Top positive review
11 people found this helpful
Thankful for modern medicine
on 15 April 2012
This is a well written biography by a brilliant young scholar (annoyingly, only 26 when this was published) and now Member of Parliament, about a brilliant young king caught up in the turbulent politics of Tudor England. Edward was the longed for son of Henry VIII, and only nine years old when his father died. Edward himself died at the age of 15, when he was on the cusp of taking the full reigns of power.
Death is a recurring theme of this biography, and for a modern reader it is a sobering reminder of how different our world is from that of previous generations. Edward's mother (Jane Seymour) died soon after he was born of blood poisoning caused by poor hygiene. Edward probably died of TB.
I am grateful for modern medicine.
Edward led a gilded yet very constrained childhood, with little contact with his father. Educated from birth to be king he was unusually gifted, showing an intellectual flair that was extraordinary. He was also committed to the Reformation cause, with a conviction that intensified as he grew older. Reading this biography, one of the most striking things is the role that religion played in public and private life in the Tudor age. Everyone was a believer - and what they believed really mattered. Faith was at the centre of all life and activity in a way that is almost incomprehensible now. Following Henry's partial Reformation, the extent to which England would become truly Reformed, or slip back into Catholicism was the most crucial issue of the day, and Edward held all the promise of being "a new Josiah" who would lead his nation into a glorious new age.
As religion was so central to every aspect of life, the change from Catholicism to Protestantism had an impact on day to day life that is very hard for the modern mind to grasp. Reformation really did make everything different - the whole cycle of life and established pattern of being was turned on its head. And not everyone was happy with this change. It was also a time of economic change and turmoil, as wealthy landowners enclosed common land to turn it over to sheep production, leading to popular uprisings and great discontent.
In this religious and economic maelstrom Edward's council sought to hold the nation together, and jockey for power. Much of this story is the rivalry between the Dukes of Somerset and Northumberland. In the end, both were destroyed by their ambition, and lost their heads at the block.
The last Machiavellian twist of Edward's reign was a `devise' to disinherit his half sisters Mary and Elizabeth, and redirect the succession to the resolutely Protestant Lady Jane Grey. Jane was Queen for only nine days, before the council and the nation switched allegiance to Mary.

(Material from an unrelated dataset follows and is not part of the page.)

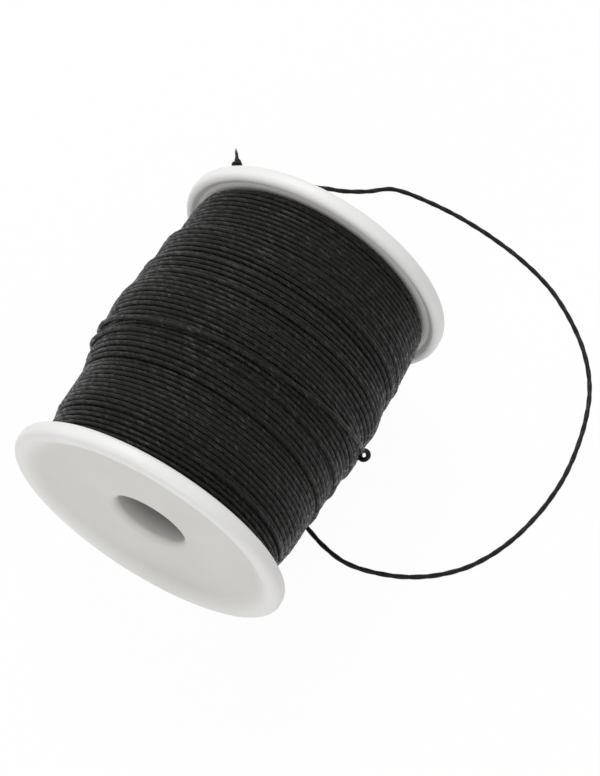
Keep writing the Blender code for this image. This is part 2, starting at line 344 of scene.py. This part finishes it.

On Edwards death Calvin wrote that England had `been deprived of an incomparable treasure of which it was unworthy. By the death of one youth, the whole nation has been bereaved of the best of fathers.' Mary's rise to power meant the crushing of the Reformation, and the remorseless persecution of those who favoured it. What the course of history may have been had Edward enjoyed a long reign is a matter of fascinating conjecture.